• _GIVEN PROBLEM_
Return exactly and only these lines: the first of the listing through the one containing "MILLIMETRE = 0.001".

• _DATASET CONTENT_
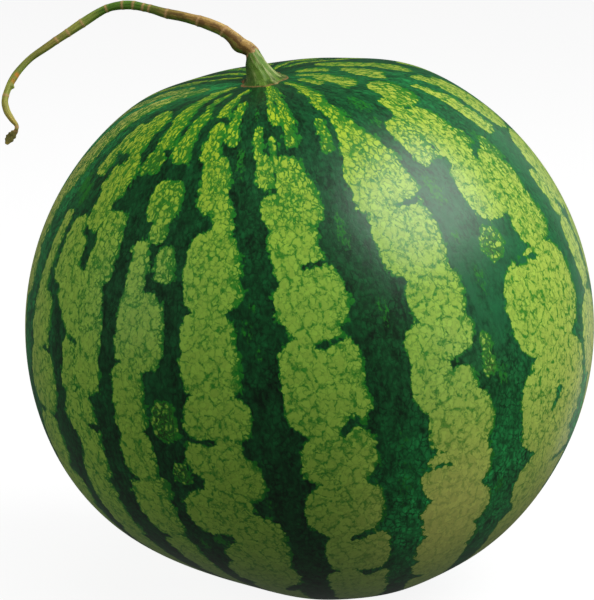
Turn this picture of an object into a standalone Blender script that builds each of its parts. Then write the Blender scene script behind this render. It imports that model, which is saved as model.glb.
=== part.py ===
"""A whole striped watermelon that rests on a small flat spot, with its stalk and a cut length of vine.

Metres, +Z up. The origin is the middle of the flat spot, on the surface that the fruit rests on.
"""

from collections import namedtuple
from math import atan2, cos, exp, pi, radians, sin

import bmesh
import bpy
import numpy as np
from mathutils import Vector

UP = Vector((0, 0, 1))
FRONT = Vector((0, -1, 0))
MILLIMETRE = 0.001

# The fruit's widest radius, and how finely its mesh follows it. Crowding draws the rings to both ends.
FRUIT_RADIUS = 0.125
FRUIT_SEGMENTS = 72
FRUIT_RINGS = 44
RING_CROWDING = 0.22

# How far the flat spot cuts into the round of the fruit.
FLAT_SPOT_DEPTH = 0.0018

# Which way the stalk's end of the fruit points: degrees from straight up, and degrees round from +X.
STALK_LEAN = 13.5
STALK_HEADING = -136.7

# Broad low ribs run from end to end, deepest half way to the middle.
RIB_COUNT = 10
RIB_DEPTH = 0.0004

# Hollows make the globe a fruit. The lean and heading place each one's middle, in degrees as above.
# The depth is in metres and the width in degrees, and the power is 2 for a bell or 4 for a flat floor.
Hollow = namedtuple("Hollow", "lean heading depth width power")
HOLLOWS = (
    Hollow(7.6, -155.0, 0.0081, 25.4, 4),  # the flattened crown
    Hollow(STALK_LEAN, STALK_HEADING, 0.0020, 11.6, 2),  # the dimple that the stalk stands in
    Hollow(180 - STALK_LEAN, STALK_HEADING + 180, 0.0052, 30.0, 2),  # the blossom end
    Hollow(180 - STALK_LEAN, STALK_HEADING + 180, 0.0012, 4.0, 2),  # the scar in its middle
    Hollow(153.1, -137.4, 0.0072, 23.7, 2),  # the side that it lay on as it grew
)

# Stalk: a ribbed cone with a flared foot. Each row is how far up its path, and the radius there, in mm.
STALK_FOOT_RADIUS = 10.2
STALK_PROFILE = ((0.7, 9.7), (1.5, 8.0), (2.7, 6.6), (4.5, 5.4), (7.0, 4.5), (10.0, 3.8), (13.2, 3.0))
STALK_SIDES = 42
STALK_RIBS = 7
STALK_RIB_HEIGHT = 0.08

# Vine: mm from the middle of the fruit (x, y, z), then the half width and half thickness there, in mm.
# One smooth path runs from the stalk's foot through all of these, so its pieces meet square.
STALK_ROUTE = (
    (-22.0, -17.4, 117.7, 4.5, 4.5),
    (-24.9, -17.1, 123.8, 2.7, 2.7),
)
STEM_ROUTE = (
    (-29.5, -15.5, 126.8, 2.8, 2.8),
    (-32.7, -14.4, 129.5, 2.7, 2.7),
    (-39.8, -11.5, 133.6, 2.6, 2.6),
    (-51.1, -7.2, 136.9, 2.3, 2.3),
    (-61.8, -3.2, 138.8, 2.0, 2.0),
    (-70.1, 0.3, 140.7, 1.8, 1.8),
    (-77.6, 2.5, 141.8, 1.9, 1.9),
    (-85.9, 4.4, 140.8, 1.8, 1.8),
    (-92.7, 4.7, 137.6, 1.9, 1.9),
    (-101.4, 4.0, 132.0, 1.9, 1.9),
    (-111.5, 1.1, 125.5, 1.6, 1.6),
    (-121.8, -3.5, 118.4, 1.5, 1.5),
    (-128.1, -9.1, 110.9, 1.5, 1.5),
    (-130.9, -13.8, 103.5, 1.4, 1.4),
    (-130.3, -15.8, 98.6, 1.4, 1.4),
    (-127.9, -17.6, 94.9, 1.2, 1.2),
    (-125.8, -18.7, 92.3, 0.9, 0.9),
    (-125.9, -19.7, 90.3, 0.9, 0.9),
)
WITHERED_ROUTE = (
    (-127.0, -20.2, 88.9, 1.6, 0.7),
    (-128.3, -20.7, 87.4, 1.9, 0.6),
    (-129.2, -21.3, 86.0, 1.6, 0.5),
    (-130.0, -21.9, 84.6, 0.6, 0.4),
)
STEPS_A_STRETCH = 3
STEM_BEVEL_RESOLUTION = 3
WITHERED_SIDES = 14

# Pieces that touch keep this much room between them.
SEAT_GAP = 0.0003

# Colour (linear), roughness and metallic value of each piece.
FINISHES = {
    "fruit": ((0.08, 0.22, 0.05), 0.35, 0.0),
    "stalk": ((0.16, 0.30, 0.08), 0.60, 0.0),
    "vine_stem": ((0.27, 0.24, 0.07), 0.65, 0.0),
    "withered_tip": ((0.10, 0.09, 0.02), 0.75, 0.0),
}


def aim(lean, heading):
    """The unit vector that leans from straight up by lean degrees, towards heading degrees from +X."""
    side = Vector((cos(radians(heading)), sin(radians(heading)), 0))
    return UP * cos(radians(lean)) + side * sin(radians(lean))


STALK_AXIS = aim(STALK_LEAN, STALK_HEADING)


def fruit_radius(direction):
    """How far the fruit's surface is from its middle along a unit vector, ribs left out."""
    radius = FRUIT_RADIUS
    for hollow in HOLLOWS:
        away = direction.angle(aim(hollow.lean, hollow.heading)) / radians(hollow.width)
        radius -= hollow.depth * exp(-(away**hollow.power))
    return radius


MIDDLE = UP * (fruit_radius(-UP) - FLAT_SPOT_DEPTH)


def fruit_point(polar, around):
    """A point of the surface, by its angle from the stalk's axis and its angle round it, in radians."""
    upright = Vector((sin(polar) * cos(around), sin(polar) * sin(around), cos(polar)))
    direction = UP.rotation_difference(STALK_AXIS) @ upright
    groove = RIB_DEPTH * sin(2 * polar) ** 2 * (1 - cos(RIB_COUNT * around)) / 2
    return MIDDLE + direction * (fruit_radius(direction) - groove)


def above_fruit(point):
    """The point drawn in or out to stand one seat gap above the fruit's surface."""
    direction = (point - MIDDLE).normalized()
    return MIDDLE + direction * (fruit_radius(direction) + SEAT_GAP)


def smooth_path(points):
    """Rows along one smooth curve (Catmull-Rom) through the given rows, a few to each stretch."""
    rows = np.array(points)
    rows = np.vstack((2 * rows[0] - rows[1], rows, 2 * rows[-1] - rows[-2]))
    path = []
    for before, start, stop, after in zip(rows, rows[1:], rows[2:], rows[3:]):
        for step in range(STEPS_A_STRETCH):
            t = step / STEPS_A_STRETCH
            bend = 2 * before - 5 * start + 4 * stop - after
            twist = 3 * (start - stop) + after - before
            path.append(start + t / 2 * (stop - before + t * (bend + t * twist)))
    path.append(rows[-2])
    return np.array(path)


def vine_path():
    """The whole vine in metres: x, y, z, half width and half thickness, from its foot to its end."""
    foot = STALK_AXIS * fruit_radius(STALK_AXIS) / MILLIMETRE
    rows = ((*foot, STALK_FOOT_RADIUS, STALK_FOOT_RADIUS), *STALK_ROUTE, *STEM_ROUTE, *WITHERED_ROUTE)
    path = smooth_path(rows) * MILLIMETRE
    path[:, :3] += MIDDLE
    return path


def shifted_start(path):
    """A copy of the path whose first point has moved one seat gap along it."""
    path = path.copy()
    step = path[1, :3] - path[0, :3]
    path[0, :3] += step / np.linalg.norm(step) * SEAT_GAP
    return path


def ring_axes(along):
    """Two unit vectors square to a direction and to each other: one sideways, and one to the front."""
    sideways = along.cross(FRONT).normalized()
    return sideways, sideways.cross(along)


def make_node(name, data):
    """An object with its own Principled material, shaded smooth up to its sharp edges."""
    color, roughness, metallic = FINISHES[name]
    material = bpy.data.materials.new(name)
    material.use_nodes = True
    shader = material.node_tree.nodes["Principled BSDF"]
    shader.inputs["Base Color"].default_value = (*color, 1)
    shader.inputs["Roughness"].default_value = roughness
    shader.inputs["Metallic"].default_value = metallic
    data.materials.append(material)
    node = bpy.data.objects.new(name, data)
    bpy.context.scene.collection.objects.link(node)
    return node


def mesh_node(name, bm):
    """The finished mesh as a node, its faces turned outwards."""
    bmesh.ops.recalc_face_normals(bm, faces=bm.faces)
    mesh = bpy.data.meshes.new(name)
    bm.to_mesh(mesh)
    bm.free()
    mesh.shade_smooth()
    mesh.set_sharp_from_angle(angle=radians(40))
    return make_node(name, mesh)


def loft(rings):
    """A closed mesh with a skin from each ring of points to the next, and a face on the end rings."""
    bm = bmesh.new()
    rings = [[bm.verts.new(point) for point in ring] for ring in rings]
    for lower, upper in zip(rings, rings[1:]):
        for side in range(len(lower)):
            corners = (lower[side - 1], lower[side], upper[side], upper[side - 1])
            bm.faces.new(corners)
    bm.faces.new(rings[0])
    bm.faces.new(rings[-1])
    return bm


def make_fruit():
    """The whole fruit: a sphere shaped by its hollows and ribs, cut flat where it rests."""
    bm = bmesh.new()
    bmesh.ops.create_uvsphere(bm, u_segments=FRUIT_SEGMENTS, v_segments=FRUIT_RINGS, radius=1)
    for vert in bm.verts:
        polar = UP.angle(vert.co)
        around = atan2(vert.co.y, vert.co.x)
        vert.co = fruit_point(polar - RING_CROWDING * sin(2 * polar), around)
    everything = bm.verts[:] + bm.edges[:] + bm.faces[:]
    bmesh.ops.bisect_plane(bm, geom=everything, dist=0.0001, plane_co=(0, 0, 0), plane_no=-UP, clear_outer=True)
    rim = [edge for edge in bm.edges if edge.is_boundary]
    for edge in rim:
        for vert in edge.verts:
            vert.co.z = 0
    bmesh.ops.holes_fill(bm, edges=rim, sides=len(rim))
    return mesh_node("fruit", bm)


def stalk_ring(centre, along, radius, fade):
    """A ring of the ribbed cone; its ribs are lower as fade goes from 1, at the foot, to 0."""
    sideways, forward = ring_axes(along)
    ring = []
    for side in range(STALK_SIDES):
        angle = 2 * pi * side / STALK_SIDES
        reach = radius * (1 + STALK_RIB_HEIGHT * fade * cos(STALK_RIBS * angle))
        ring.append(centre + (sideways * cos(angle) + forward * sin(angle)) * reach)
    return ring


def make_stalk(path, stem_direction):
    """The green cone: a foot that follows the crown just clear of it, then rings up to the joint."""
    points = [Vector(row[:3]) for row in path]
    foot_radius = STALK_FOOT_RADIUS * MILLIMETRE
    rings = []
    for share in (0.5, 1):
        flat_ring = stalk_ring(points[0], STALK_AXIS, foot_radius * share, 1)
        rings.append([above_fruit(point) for point in flat_ring])
    lengths = [(stop - start).length for start, stop in zip(points, points[1:])]
    travelled = np.cumsum([0] + lengths) / sum(lengths)
    height = STALK_PROFILE[-1][0]
    for up, radius in STALK_PROFILE:
        share = up / height
        centre = Vector([np.interp(share, travelled, column) for column in zip(*points)])
        along = STALK_AXIS.lerp(stem_direction, share).normalized()
        rings.append(stalk_ring(centre, along, radius * MILLIMETRE, 1 - 0.6 * share))
    return mesh_node("stalk", loft(rings))


def make_vine_stem(path):
    """The cut length of vine: a round bevelled curve that thins along its way, with filled ends."""
    curve = bpy.data.curves.new("vine_stem", "CURVE")
    curve.dimensions = "3D"
    curve.bevel_depth = MILLIMETRE
    curve.bevel_resolution = STEM_BEVEL_RESOLUTION
    curve.use_fill_caps = True
    spline = curve.splines.new("POLY")
    spline.points.add(len(path) - 1)
    for point, row in zip(spline.points, path):
        point.co = (*row[:3], 1)
        point.radius = row[3] / MILLIMETRE
    return make_node("vine_stem", curve)


def make_withered_tip(path):
    """The dried remnant of a leaf: flat oval rings that widen from the neck and then narrow."""
    rings = []
    points = [Vector(row[:3]) for row in path]
    for index, row in enumerate(path):
        along = points[min(index + 1, len(points) - 1)] - points[max(index - 1, 0)]
        sideways, forward = ring_axes(along.normalized())
        ring = []
        for side in range(WITHERED_SIDES):
            angle = 2 * pi * side / WITHERED_SIDES
            ring.append(points[index] + sideways * (row[3] * cos(angle)) + forward * (row[4] * sin(angle)))
        rings.append(ring)
    return mesh_node("withered_tip", loft(rings))


def main():
    for old in list(bpy.data.objects):
        bpy.data.objects.remove(old, do_unlink=True)
    path = vine_path()
    joint = len(STALK_ROUTE) * STEPS_A_STRETCH
    neck = joint + len(STEM_ROUTE) * STEPS_A_STRETCH
    make_fruit()
    stem_direction = Vector(path[joint + 1, :3] - path[joint, :3]).normalized()
    make_stalk(path[: joint + 1], stem_direction)
    make_vine_stem(shifted_start(path[joint : neck + 1]))
    make_withered_tip(shifted_start(path[neck:]))


main()
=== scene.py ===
"""Striped watermelon: the looks of its rind, stalk, vine and withered tip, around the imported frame.

Metres, +Z up, with the flat spot's middle at the origin. Run it as a script; it needs no installing.
"""

from collections import namedtuple
from math import cos, pi, radians, sin
from random import Random

import bpy
import numpy as np
from mathutils import Color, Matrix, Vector


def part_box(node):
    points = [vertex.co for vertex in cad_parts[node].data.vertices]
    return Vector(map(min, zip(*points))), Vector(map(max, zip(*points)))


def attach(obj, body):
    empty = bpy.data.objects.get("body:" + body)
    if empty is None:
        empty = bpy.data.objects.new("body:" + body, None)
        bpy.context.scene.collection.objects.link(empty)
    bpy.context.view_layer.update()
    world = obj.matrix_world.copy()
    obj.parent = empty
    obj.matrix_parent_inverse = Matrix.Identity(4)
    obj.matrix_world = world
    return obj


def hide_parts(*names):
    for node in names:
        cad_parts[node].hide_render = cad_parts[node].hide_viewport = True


bl_info = {
    "name": "Striped Watermelon",
    "version": (1, 0, 0),
    "blender": (4, 5, 0),
    "location": "3D Viewport > Sidebar > Watermelon",
    "description": "Builds a watermelon's rind, stalk, vine and withered tip around the packed frame",
    "category": "Add Mesh",
}

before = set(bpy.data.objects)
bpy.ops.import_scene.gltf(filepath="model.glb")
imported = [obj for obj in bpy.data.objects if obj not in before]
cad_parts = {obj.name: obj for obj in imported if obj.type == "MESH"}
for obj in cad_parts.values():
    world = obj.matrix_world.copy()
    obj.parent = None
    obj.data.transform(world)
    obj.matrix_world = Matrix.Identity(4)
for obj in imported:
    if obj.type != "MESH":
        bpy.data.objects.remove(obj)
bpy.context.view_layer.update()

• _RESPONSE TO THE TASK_
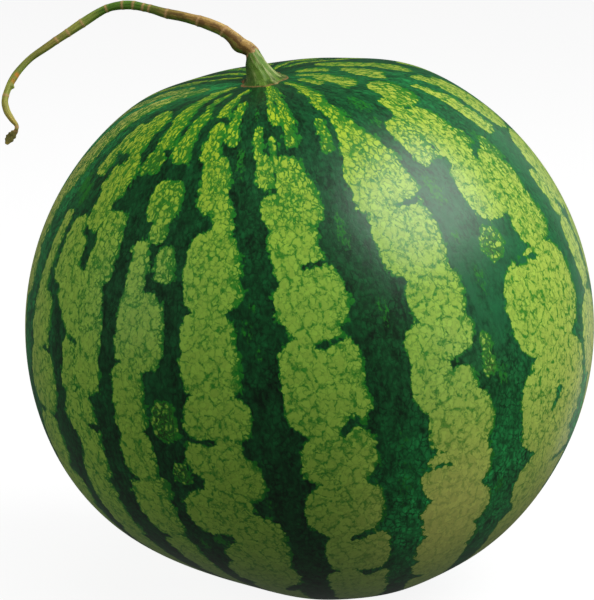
Turn this picture of an object into a standalone Blender script that builds each of its parts. Then write the Blender scene script behind this render. It imports that model, which is saved as model.glb.
=== part.py ===
"""A whole striped watermelon that rests on a small flat spot, with its stalk and a cut length of vine.

Metres, +Z up. The origin is the middle of the flat spot, on the surface that the fruit rests on.
"""

from collections import namedtuple
from math import atan2, cos, exp, pi, radians, sin

import bmesh
import bpy
import numpy as np
from mathutils import Vector

UP = Vector((0, 0, 1))
FRONT = Vector((0, -1, 0))
MILLIMETRE = 0.001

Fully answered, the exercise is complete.